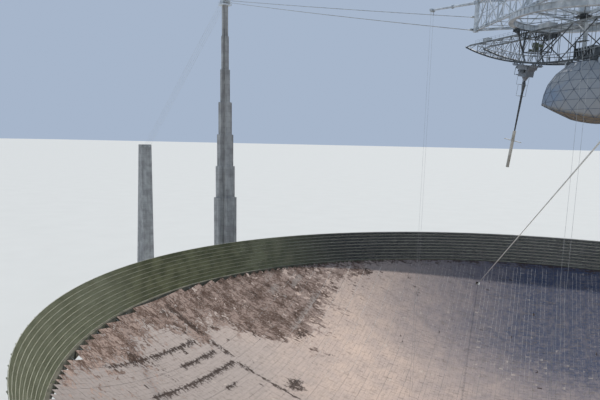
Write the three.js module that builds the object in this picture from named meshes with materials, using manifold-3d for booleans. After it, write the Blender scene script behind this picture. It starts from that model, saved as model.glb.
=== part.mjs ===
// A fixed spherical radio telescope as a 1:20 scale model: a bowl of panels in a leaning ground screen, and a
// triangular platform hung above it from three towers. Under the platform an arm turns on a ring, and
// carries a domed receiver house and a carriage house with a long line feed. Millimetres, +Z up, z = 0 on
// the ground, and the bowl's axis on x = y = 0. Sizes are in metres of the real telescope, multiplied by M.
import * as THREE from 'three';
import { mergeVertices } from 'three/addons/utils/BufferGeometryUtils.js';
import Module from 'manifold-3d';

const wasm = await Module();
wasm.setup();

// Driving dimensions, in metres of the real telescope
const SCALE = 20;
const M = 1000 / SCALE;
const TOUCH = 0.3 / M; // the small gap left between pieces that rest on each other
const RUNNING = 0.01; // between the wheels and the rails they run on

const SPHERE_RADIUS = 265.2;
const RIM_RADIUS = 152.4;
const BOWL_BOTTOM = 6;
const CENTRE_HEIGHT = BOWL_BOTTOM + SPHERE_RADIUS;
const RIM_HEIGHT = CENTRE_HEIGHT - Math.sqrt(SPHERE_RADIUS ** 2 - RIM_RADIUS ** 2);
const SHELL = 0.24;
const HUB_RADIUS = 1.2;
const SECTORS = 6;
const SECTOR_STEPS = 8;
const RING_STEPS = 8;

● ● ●

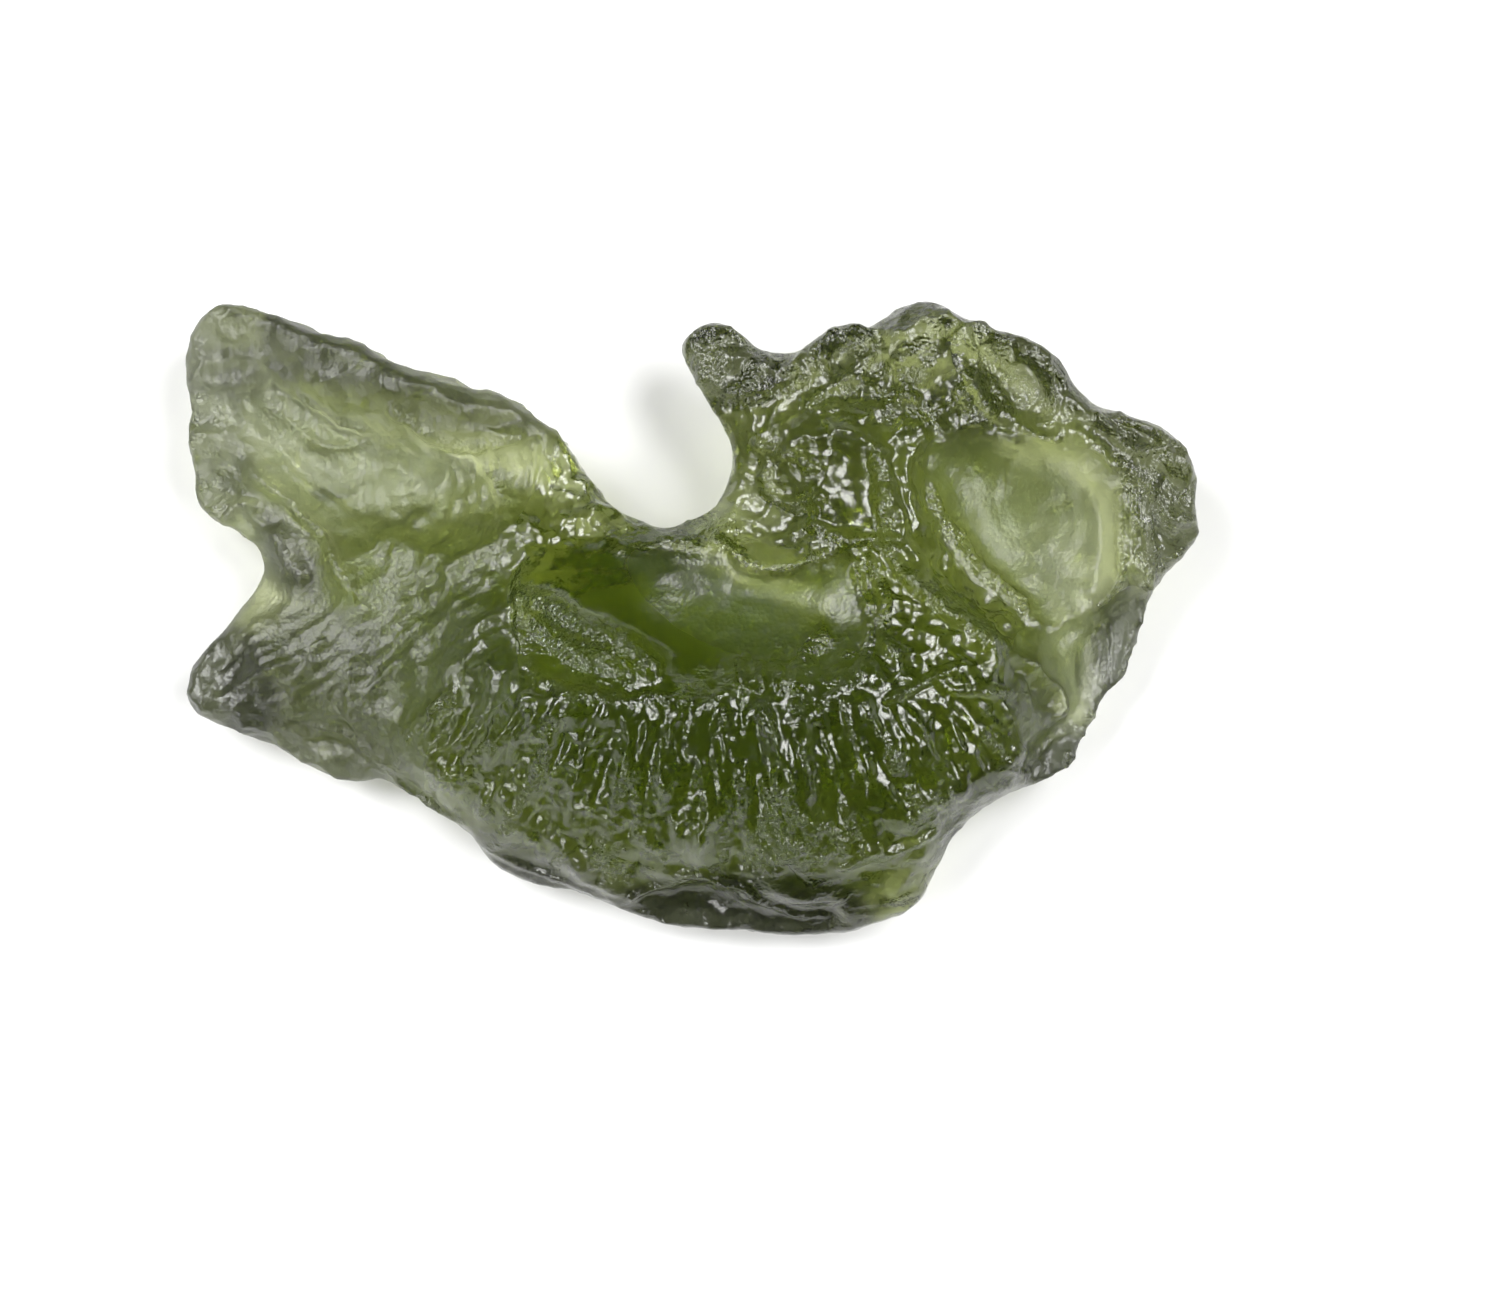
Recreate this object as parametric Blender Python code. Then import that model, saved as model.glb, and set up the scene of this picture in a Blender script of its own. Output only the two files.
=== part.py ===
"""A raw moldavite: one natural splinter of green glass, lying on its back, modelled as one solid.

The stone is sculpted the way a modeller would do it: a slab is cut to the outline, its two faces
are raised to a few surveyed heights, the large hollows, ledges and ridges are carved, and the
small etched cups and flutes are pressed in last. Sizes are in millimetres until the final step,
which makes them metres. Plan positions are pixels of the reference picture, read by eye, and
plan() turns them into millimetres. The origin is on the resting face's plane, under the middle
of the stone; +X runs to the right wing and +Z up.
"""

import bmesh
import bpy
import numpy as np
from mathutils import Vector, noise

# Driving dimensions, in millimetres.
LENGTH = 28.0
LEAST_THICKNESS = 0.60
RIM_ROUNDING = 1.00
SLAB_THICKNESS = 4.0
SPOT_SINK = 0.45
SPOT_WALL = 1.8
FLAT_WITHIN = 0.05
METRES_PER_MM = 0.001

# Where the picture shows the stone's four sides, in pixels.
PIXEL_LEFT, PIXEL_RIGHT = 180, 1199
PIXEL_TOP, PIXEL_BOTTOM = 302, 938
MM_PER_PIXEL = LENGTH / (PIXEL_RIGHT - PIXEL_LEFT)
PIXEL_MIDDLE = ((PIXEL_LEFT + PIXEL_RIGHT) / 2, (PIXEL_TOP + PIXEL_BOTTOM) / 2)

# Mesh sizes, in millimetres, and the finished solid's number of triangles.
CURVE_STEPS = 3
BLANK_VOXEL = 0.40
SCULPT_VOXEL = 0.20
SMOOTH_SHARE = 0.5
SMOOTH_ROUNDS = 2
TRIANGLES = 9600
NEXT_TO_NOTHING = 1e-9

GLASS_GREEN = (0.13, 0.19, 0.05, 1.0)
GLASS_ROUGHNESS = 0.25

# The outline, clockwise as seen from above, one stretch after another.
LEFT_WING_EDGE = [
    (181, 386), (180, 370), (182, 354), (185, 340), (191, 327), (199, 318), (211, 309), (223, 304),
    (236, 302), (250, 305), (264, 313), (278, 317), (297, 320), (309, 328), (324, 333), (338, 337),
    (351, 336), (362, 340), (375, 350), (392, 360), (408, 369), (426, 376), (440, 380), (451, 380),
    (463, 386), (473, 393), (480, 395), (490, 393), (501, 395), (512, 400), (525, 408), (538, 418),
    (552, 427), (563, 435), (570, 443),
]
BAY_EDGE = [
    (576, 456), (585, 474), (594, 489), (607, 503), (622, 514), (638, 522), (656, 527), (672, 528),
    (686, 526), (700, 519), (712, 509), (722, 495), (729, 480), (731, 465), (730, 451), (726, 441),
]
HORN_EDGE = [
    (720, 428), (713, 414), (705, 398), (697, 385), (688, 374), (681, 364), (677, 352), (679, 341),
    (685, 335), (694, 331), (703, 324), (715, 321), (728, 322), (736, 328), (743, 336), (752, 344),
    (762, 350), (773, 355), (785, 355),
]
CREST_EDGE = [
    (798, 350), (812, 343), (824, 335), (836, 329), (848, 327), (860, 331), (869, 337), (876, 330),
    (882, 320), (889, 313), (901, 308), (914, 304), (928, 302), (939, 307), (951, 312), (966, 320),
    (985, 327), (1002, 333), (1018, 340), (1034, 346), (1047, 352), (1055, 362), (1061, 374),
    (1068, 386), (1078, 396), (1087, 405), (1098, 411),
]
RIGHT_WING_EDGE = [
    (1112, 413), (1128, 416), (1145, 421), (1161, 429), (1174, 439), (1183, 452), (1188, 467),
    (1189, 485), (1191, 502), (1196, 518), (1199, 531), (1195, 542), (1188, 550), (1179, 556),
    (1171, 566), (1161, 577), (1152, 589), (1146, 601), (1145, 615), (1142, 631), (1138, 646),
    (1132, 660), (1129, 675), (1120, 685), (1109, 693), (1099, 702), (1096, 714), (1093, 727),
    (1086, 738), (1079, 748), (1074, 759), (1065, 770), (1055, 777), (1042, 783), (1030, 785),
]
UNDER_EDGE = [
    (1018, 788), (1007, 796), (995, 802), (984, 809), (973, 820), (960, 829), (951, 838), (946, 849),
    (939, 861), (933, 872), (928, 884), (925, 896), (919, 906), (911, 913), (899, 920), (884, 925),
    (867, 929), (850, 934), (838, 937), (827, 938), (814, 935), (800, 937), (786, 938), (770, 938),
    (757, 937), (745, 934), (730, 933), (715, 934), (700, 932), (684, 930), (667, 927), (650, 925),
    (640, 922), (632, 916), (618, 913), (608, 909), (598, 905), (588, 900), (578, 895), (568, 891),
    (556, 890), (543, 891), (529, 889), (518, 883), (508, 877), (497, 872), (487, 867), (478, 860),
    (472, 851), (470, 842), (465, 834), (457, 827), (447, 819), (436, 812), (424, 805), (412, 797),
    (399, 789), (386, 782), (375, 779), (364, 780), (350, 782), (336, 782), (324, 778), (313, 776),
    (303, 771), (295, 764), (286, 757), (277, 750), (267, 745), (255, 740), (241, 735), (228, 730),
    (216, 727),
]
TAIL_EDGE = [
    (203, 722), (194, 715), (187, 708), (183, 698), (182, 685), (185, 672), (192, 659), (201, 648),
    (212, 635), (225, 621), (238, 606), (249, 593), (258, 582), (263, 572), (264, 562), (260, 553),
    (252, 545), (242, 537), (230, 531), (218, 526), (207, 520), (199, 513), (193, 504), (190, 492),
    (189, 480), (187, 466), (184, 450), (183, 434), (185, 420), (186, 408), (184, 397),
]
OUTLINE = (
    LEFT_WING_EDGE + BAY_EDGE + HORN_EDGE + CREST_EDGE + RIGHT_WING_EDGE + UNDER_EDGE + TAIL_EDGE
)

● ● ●

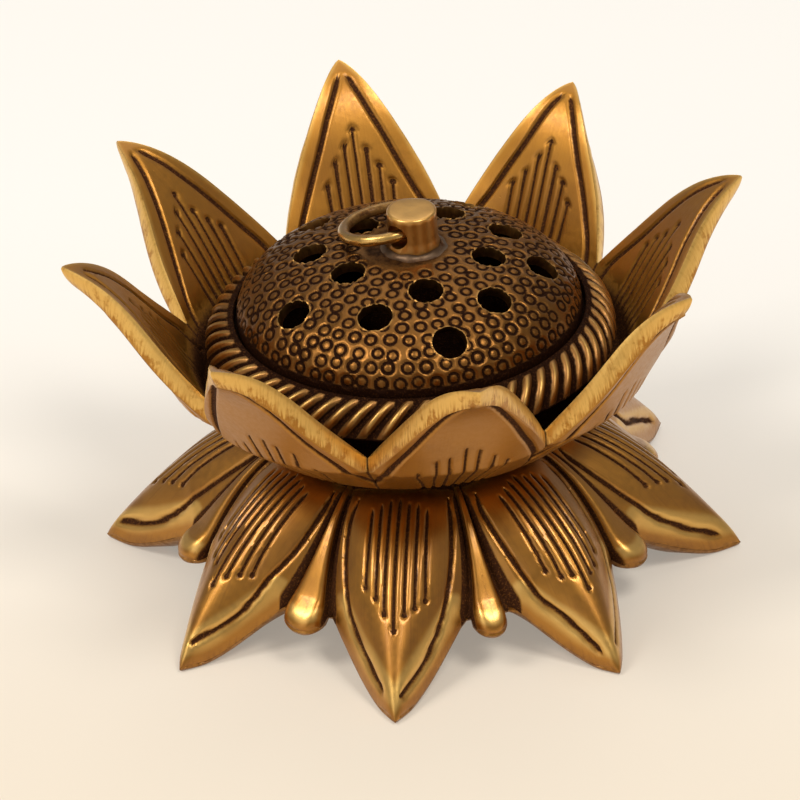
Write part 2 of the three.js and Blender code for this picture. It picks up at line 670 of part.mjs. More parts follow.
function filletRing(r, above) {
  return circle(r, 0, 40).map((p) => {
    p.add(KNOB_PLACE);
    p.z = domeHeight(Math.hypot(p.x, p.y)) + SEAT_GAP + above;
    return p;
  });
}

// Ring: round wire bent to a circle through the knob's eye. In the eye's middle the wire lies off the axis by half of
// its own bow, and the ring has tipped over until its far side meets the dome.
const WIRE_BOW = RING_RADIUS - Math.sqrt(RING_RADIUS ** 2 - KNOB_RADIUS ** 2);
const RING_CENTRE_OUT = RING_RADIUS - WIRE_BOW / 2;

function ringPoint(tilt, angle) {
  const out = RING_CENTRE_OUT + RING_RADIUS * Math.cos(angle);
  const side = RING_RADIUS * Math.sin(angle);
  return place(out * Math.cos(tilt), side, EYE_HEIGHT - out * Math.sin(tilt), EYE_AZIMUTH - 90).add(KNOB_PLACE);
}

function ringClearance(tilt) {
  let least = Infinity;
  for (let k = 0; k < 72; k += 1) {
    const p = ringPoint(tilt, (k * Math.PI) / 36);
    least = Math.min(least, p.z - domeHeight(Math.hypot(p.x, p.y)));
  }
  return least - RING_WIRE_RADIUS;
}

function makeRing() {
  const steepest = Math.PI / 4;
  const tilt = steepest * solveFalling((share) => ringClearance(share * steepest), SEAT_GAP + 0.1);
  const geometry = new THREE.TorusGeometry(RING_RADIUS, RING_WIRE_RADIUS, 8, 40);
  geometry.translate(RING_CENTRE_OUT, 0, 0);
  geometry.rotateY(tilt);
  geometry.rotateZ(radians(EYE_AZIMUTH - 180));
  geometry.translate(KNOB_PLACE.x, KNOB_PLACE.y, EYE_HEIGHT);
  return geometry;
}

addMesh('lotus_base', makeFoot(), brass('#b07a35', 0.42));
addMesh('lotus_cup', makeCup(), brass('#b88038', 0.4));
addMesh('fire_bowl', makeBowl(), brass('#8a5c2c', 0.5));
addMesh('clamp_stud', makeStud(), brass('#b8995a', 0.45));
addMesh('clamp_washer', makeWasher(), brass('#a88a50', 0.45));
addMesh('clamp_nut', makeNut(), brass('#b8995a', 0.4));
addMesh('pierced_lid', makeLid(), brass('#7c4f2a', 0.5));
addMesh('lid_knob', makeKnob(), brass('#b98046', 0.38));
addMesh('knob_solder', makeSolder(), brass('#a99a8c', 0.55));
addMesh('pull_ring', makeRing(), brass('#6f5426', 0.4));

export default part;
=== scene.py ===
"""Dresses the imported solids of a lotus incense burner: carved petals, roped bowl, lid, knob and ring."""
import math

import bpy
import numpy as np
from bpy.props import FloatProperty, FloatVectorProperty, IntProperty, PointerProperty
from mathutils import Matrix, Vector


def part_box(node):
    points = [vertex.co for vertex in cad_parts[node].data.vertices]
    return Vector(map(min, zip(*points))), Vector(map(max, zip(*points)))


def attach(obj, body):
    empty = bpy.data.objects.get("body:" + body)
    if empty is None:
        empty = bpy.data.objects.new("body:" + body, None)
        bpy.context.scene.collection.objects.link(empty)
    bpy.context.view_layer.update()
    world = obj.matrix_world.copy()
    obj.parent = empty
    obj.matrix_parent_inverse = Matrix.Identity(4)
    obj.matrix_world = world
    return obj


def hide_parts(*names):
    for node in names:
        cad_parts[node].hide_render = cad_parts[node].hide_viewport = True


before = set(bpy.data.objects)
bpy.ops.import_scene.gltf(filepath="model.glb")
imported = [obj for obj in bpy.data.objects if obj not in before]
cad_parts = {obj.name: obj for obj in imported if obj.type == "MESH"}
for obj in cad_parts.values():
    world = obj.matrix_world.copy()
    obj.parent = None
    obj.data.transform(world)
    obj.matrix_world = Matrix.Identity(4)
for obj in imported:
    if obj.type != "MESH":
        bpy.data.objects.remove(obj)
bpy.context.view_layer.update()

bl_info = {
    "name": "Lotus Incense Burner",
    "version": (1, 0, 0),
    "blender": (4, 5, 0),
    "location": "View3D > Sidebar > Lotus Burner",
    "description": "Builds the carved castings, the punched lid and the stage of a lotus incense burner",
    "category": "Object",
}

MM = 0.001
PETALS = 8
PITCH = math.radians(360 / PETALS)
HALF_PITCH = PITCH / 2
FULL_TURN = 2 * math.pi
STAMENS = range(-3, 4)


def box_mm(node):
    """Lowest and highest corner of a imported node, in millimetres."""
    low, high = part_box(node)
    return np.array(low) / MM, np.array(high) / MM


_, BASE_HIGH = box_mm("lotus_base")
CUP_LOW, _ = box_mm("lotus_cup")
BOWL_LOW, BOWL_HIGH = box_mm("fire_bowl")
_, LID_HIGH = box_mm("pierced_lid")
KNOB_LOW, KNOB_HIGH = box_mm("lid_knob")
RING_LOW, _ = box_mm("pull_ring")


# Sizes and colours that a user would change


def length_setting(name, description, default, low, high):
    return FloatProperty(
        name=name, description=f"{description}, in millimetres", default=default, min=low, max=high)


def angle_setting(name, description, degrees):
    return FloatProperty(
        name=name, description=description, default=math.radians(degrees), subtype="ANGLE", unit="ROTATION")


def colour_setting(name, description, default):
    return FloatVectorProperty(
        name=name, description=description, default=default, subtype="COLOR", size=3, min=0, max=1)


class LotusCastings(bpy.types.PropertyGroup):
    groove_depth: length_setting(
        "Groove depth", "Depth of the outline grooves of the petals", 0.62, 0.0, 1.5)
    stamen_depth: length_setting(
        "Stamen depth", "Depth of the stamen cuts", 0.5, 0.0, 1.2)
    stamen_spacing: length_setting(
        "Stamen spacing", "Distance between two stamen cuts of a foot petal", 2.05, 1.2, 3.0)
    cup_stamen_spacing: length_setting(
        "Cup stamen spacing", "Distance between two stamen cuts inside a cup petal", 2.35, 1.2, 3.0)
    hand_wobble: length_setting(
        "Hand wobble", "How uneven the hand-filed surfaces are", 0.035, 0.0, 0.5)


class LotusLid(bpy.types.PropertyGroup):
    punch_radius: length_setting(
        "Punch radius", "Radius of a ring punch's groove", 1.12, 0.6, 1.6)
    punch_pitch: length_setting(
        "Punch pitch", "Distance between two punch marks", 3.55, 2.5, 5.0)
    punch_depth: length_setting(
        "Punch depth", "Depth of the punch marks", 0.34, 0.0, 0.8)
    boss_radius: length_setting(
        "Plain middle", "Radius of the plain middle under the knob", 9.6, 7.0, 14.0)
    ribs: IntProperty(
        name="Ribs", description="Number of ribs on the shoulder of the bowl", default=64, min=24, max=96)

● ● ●

▶ Set problem
Take the lines from the line with "addMesh('lotus_base', makeFoot(), brass('#b07a35', 0.42));" through the line with "cad_parts[node].hide_render = cad_parts[node].hide_viewport", both ends included, and give them again exactly, with nothing else.

▶ Exercise solution
addMesh('lotus_base', makeFoot(), brass('#b07a35', 0.42));
addMesh('lotus_cup', makeCup(), brass('#b88038', 0.4));
addMesh('fire_bowl', makeBowl(), brass('#8a5c2c', 0.5));
addMesh('clamp_stud', makeStud(), brass('#b8995a', 0.45));
addMesh('clamp_washer', makeWasher(), brass('#a88a50', 0.45));
addMesh('clamp_nut', makeNut(), brass('#b8995a', 0.4));
addMesh('pierced_lid', makeLid(), brass('#7c4f2a', 0.5));
addMesh('lid_knob', makeKnob(), brass('#b98046', 0.38));
addMesh('knob_solder', makeSolder(), brass('#a99a8c', 0.55));
addMesh('pull_ring', makeRing(), brass('#6f5426', 0.4));

export default part;
=== scene.py ===
"""Dresses the imported solids of a lotus incense burner: carved petals, roped bowl, lid, knob and ring."""
import math

import bpy
import numpy as np
from bpy.props import FloatProperty, FloatVectorProperty, IntProperty, PointerProperty
from mathutils import Matrix, Vector


def part_box(node):
    points = [vertex.co for vertex in cad_parts[node].data.vertices]
    return Vector(map(min, zip(*points))), Vector(map(max, zip(*points)))


def attach(obj, body):
    empty = bpy.data.objects.get("body:" + body)
    if empty is None:
        empty = bpy.data.objects.new("body:" + body, None)
        bpy.context.scene.collection.objects.link(empty)
    bpy.context.view_layer.update()
    world = obj.matrix_world.copy()
    obj.parent = empty
    obj.matrix_parent_inverse = Matrix.Identity(4)
    obj.matrix_world = world
    return obj


def hide_parts(*names):
    for node in names:
        cad_parts[node].hide_render = cad_parts[node].hide_viewport = True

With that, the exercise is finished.